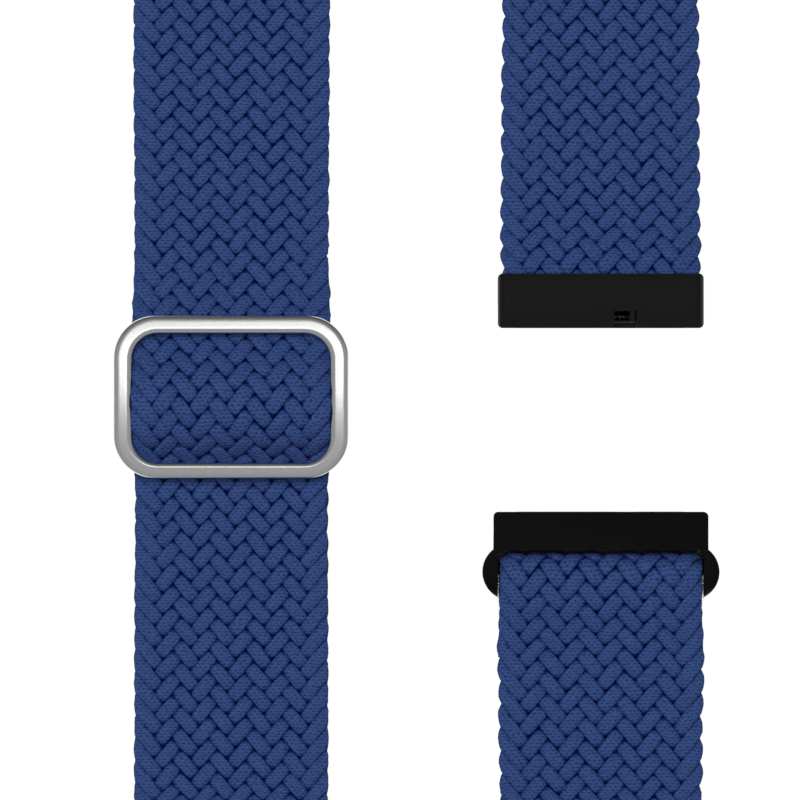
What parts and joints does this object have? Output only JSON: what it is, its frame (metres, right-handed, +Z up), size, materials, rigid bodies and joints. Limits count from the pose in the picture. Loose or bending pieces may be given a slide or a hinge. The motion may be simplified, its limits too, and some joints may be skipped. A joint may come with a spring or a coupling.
{
  "type": "braided elastic watch strap",
  "caption": "Braided elastic watch strap loop with a metal slider for length, two watch ends with quick-release spring bars, and an end that swings on a crossbar.",
  "frame": {"origin": "on the table under the middle of the closed loop, midway between the two straight columns and level with the slider's centre bar", "axes": "+Y along the straight columns, from the lower watch end towards the upper one; +Z up from the table, out of the webbing's outer face; +X from the slider's column to the watch ends' column"},
  "size_m": [0.0629, 0.149, 0.0204],
  "materials": {
    "braid": "matt braided polyester and rubber yarn, navy blue",
    "thread": "twisted sewing thread, navy blue",
    "slider_metal": "satin",
    "end_black": "black satin coating",
    "bar_steel": "turned steel, darkened",
    "spring_steel": "drawn wire"
  },
  "bodies": {
    "root": {"top_turn": "braid", "bottom_turn_outer": "braid", "bottom_turn_return": "braid", "left_upper_run": "braid", "left_lower_run": "braid", "left_return_run": "braid", "right_upper_run": "braid", "right_lower_run": "braid", "right_return_run": "braid"},
    "sewn_end": {"slider_hump": "braid", "sewn_end_loop": "braid", "bar_tacks": "thread"},
    "slider": {"slider_frame": "slider_metal", "slider_bar": "slider_metal"},
    "upper_end": {"clamped_webbing": "braid", "upper_housing": "end_black", "upper_clamp_plate": "end_black", "upper_clamp_screws": "bar_steel", "upper_bar_sleeve": "bar_steel", "upper_fixed_tip": "bar_steel", "upper_bar_spring": "spring_steel"},
    "upper_release": {"upper_release_tip": "bar_steel"},
    "stretched_end": {"crossbar_loop": "braid"},
    "lower_end": {"lower_housing": "end_black", "lower_crossbar": "bar_steel", "lower_bar_sleeve": "bar_steel", "lower_fixed_tip": "bar_steel", "lower_bar_spring": "spring_steel"},
    "lower_release": {"lower_release_tip": "bar_steel"}
  },
  "joints": [
    {"name": "slider_travel", "type": "slide", "parent": "root", "child": "sewn_end", "axis": [0, 1, 0], "range_m": [-0.01, 0.01], "deforming": ["left_upper_run", "left_lower_run", "left_return_run"]},
    {"name": "slider_tilt", "type": "hinge", "parent": "sewn_end", "child": "slider", "pos_m": [-0.0192, 0, 0.00255], "axis": [1, 0, 0], "range_deg": [-2.5, 2.5], "stiffness_Nm_per_rad": 0.01},
    {"name": "upper_end_feed", "type": "slide", "parent": "root", "child": "upper_end", "axis": [0, 1, 0], "range_m": [-0.01, 0.01], "deforming": ["right_upper_run"]},
    {"name": "upper_tip_release", "type": "slide", "parent": "upper_end", "child": "upper_release", "axis": [-1, 0, 0], "range_m": [0, 0.0012], "stiffness_N_per_m": 400, "springref_m": -0.0005, "deforming": ["upper_bar_spring"]},
    {"name": "strap_stretch", "type": "slide", "parent": "root", "child": "stretched_end", "axis": [0, 1, 0], "range_m": [0, 0.005], "stiffness_N_per_m": 300, "deforming": ["right_lower_run", "right_return_run"]},
    {"name": "lower_end_swing", "type": "hinge", "parent": "stretched_end", "child": "lower_end", "pos_m": [0.0192, -0.0187, 0.00255], "axis": [1, 0, 0], "range_deg": [-60, 60]},
    {"name": "lower_tip_release", "type": "slide", "parent": "lower_end", "child": "lower_release", "axis": [-1, 0, 0], "range_m": [0, 0.0012], "stiffness_N_per_m": 400, "springref_m": -0.0005, "deforming": ["lower_bar_spring"]}
  ],
  "couplings": [
    {"joint": "upper_end_feed", "follows": "slider_travel", "ratio": 1}
  ]
}
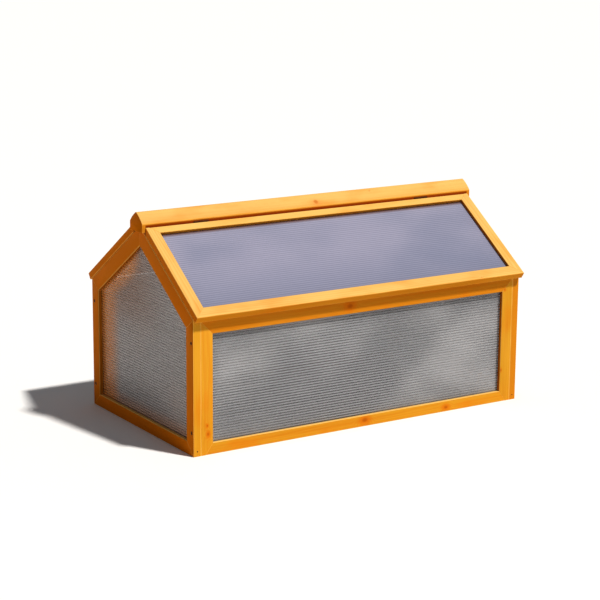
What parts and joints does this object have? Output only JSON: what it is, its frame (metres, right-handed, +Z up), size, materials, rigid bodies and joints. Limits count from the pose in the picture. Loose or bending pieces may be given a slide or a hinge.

• [DESCRIPTION OF THE TASK]: Set down each entry again, unchanged.

• [SOLUTION TO THIS PROBLEM]:
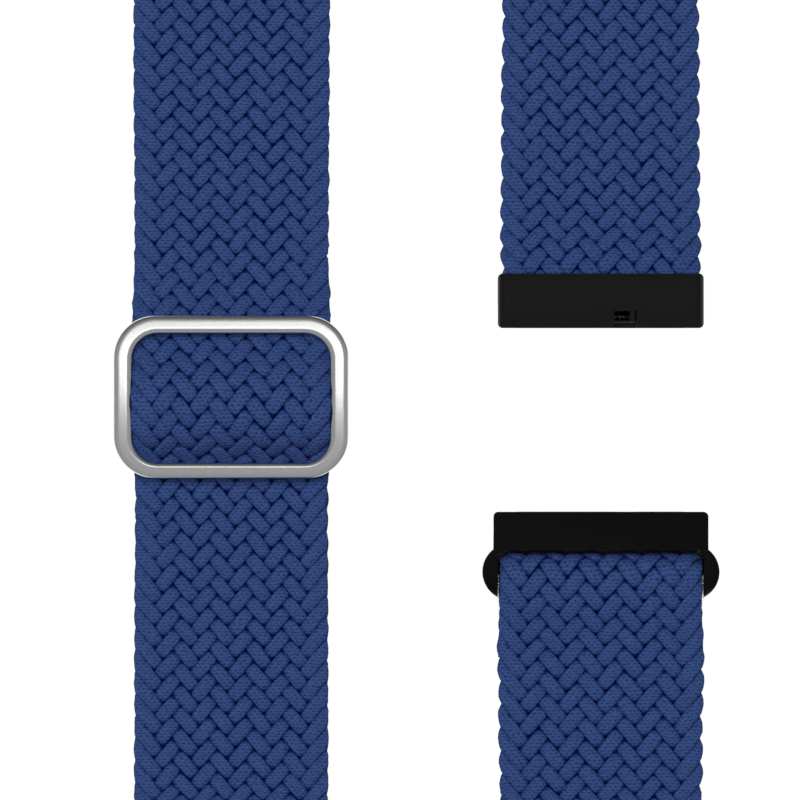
What parts and joints does this object have? Output only JSON: what it is, its frame (metres, right-handed, +Z up), size, materials, rigid bodies and joints. Limits count from the pose in the picture. Loose or bending pieces may be given a slide or a hinge. The motion may be simplified, its limits too, and some joints may be skipped. A joint may come with a spring or a coupling.
{
  "type": "braided elastic watch strap",
  "caption": "Braided elastic watch strap loop with a metal slider for length, two watch ends with quick-release spring bars, and an end that swings on a crossbar.",
  "frame": {"origin": "on the table under the middle of the closed loop, midway between the two straight columns and level with the slider's centre bar", "axes": "+Y along the straight columns, from the lower watch end towards the upper one; +Z up from the table, out of the webbing's outer face; +X from the slider's column to the watch ends' column"},
  "size_m": [0.0629, 0.149, 0.0204],
  "materials": {
    "braid": "matt braided polyester and rubber yarn, navy blue",
    "thread": "twisted sewing thread, navy blue",
    "slider_metal": "satin",
    "end_black": "black satin coating",
    "bar_steel": "turned steel, darkened",
    "spring_steel": "drawn wire"
  },
  "bodies": {
    "root": {"top_turn": "braid", "bottom_turn_outer": "braid", "bottom_turn_return": "braid", "left_upper_run": "braid", "left_lower_run": "braid", "left_return_run": "braid", "right_upper_run": "braid", "right_lower_run": "braid", "right_return_run": "braid"},
    "sewn_end": {"slider_hump": "braid", "sewn_end_loop": "braid", "bar_tacks": "thread"},
    "slider": {"slider_frame": "slider_metal", "slider_bar": "slider_metal"},
    "upper_end": {"clamped_webbing": "braid", "upper_housing": "end_black", "upper_clamp_plate": "end_black", "upper_clamp_screws": "bar_steel", "upper_bar_sleeve": "bar_steel", "upper_fixed_tip": "bar_steel", "upper_bar_spring": "spring_steel"},
    "upper_release": {"upper_release_tip": "bar_steel"},
    "stretched_end": {"crossbar_loop": "braid"},
    "lower_end": {"lower_housing": "end_black", "lower_crossbar": "bar_steel", "lower_bar_sleeve": "bar_steel", "lower_fixed_tip": "bar_steel", "lower_bar_spring": "spring_steel"},
    "lower_release": {"lower_release_tip": "bar_steel"}
  },
  "joints": [
    {"name": "slider_travel", "type": "slide", "parent": "root", "child": "sewn_end", "axis": [0, 1, 0], "range_m": [-0.01, 0.01], "deforming": ["left_upper_run", "left_lower_run", "left_return_run"]},
    {"name": "slider_tilt", "type": "hinge", "parent": "sewn_end", "child": "slider", "pos_m": [-0.0192, 0, 0.00255], "axis": [1, 0, 0], "range_deg": [-2.5, 2.5], "stiffness_Nm_per_rad": 0.01},
    {"name": "upper_end_feed", "type": "slide", "parent": "root", "child": "upper_end", "axis": [0, 1, 0], "range_m": [-0.01, 0.01], "deforming": ["right_upper_run"]},
    {"name": "upper_tip_release", "type": "slide", "parent": "upper_end", "child": "upper_release", "axis": [-1, 0, 0], "range_m": [0, 0.0012], "stiffness_N_per_m": 400, "springref_m": -0.0005, "deforming": ["upper_bar_spring"]},
    {"name": "strap_stretch", "type": "slide", "parent": "root", "child": "stretched_end", "axis": [0, 1, 0], "range_m": [0, 0.005], "stiffness_N_per_m": 300, "deforming": ["right_lower_run", "right_return_run"]},
    {"name": "lower_end_swing", "type": "hinge", "parent": "stretched_end", "child": "lower_end", "pos_m": [0.0192, -0.0187, 0.00255], "axis": [1, 0, 0], "range_deg": [-60, 60]},
    {"name": "lower_tip_release", "type": "slide", "parent": "lower_end", "child": "lower_release", "axis": [-1, 0, 0], "range_m": [0, 0.0012], "stiffness_N_per_m": 400, "springref_m": -0.0005, "deforming": ["lower_bar_spring"]}
  ],
  "couplings": [
    {"joint": "upper_end_feed", "follows": "slider_travel", "ratio": 1}
  ]
}
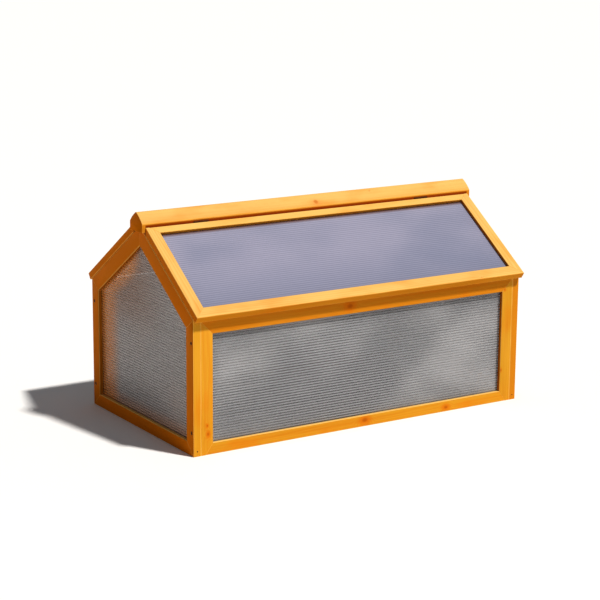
What parts and joints does this object have? Output only JSON: what it is, its frame (metres, right-handed, +Z up), size, materials, rigid bodies and joints. Limits count from the pose in the picture. Loose or bending pieces may be given a slide or a hinge.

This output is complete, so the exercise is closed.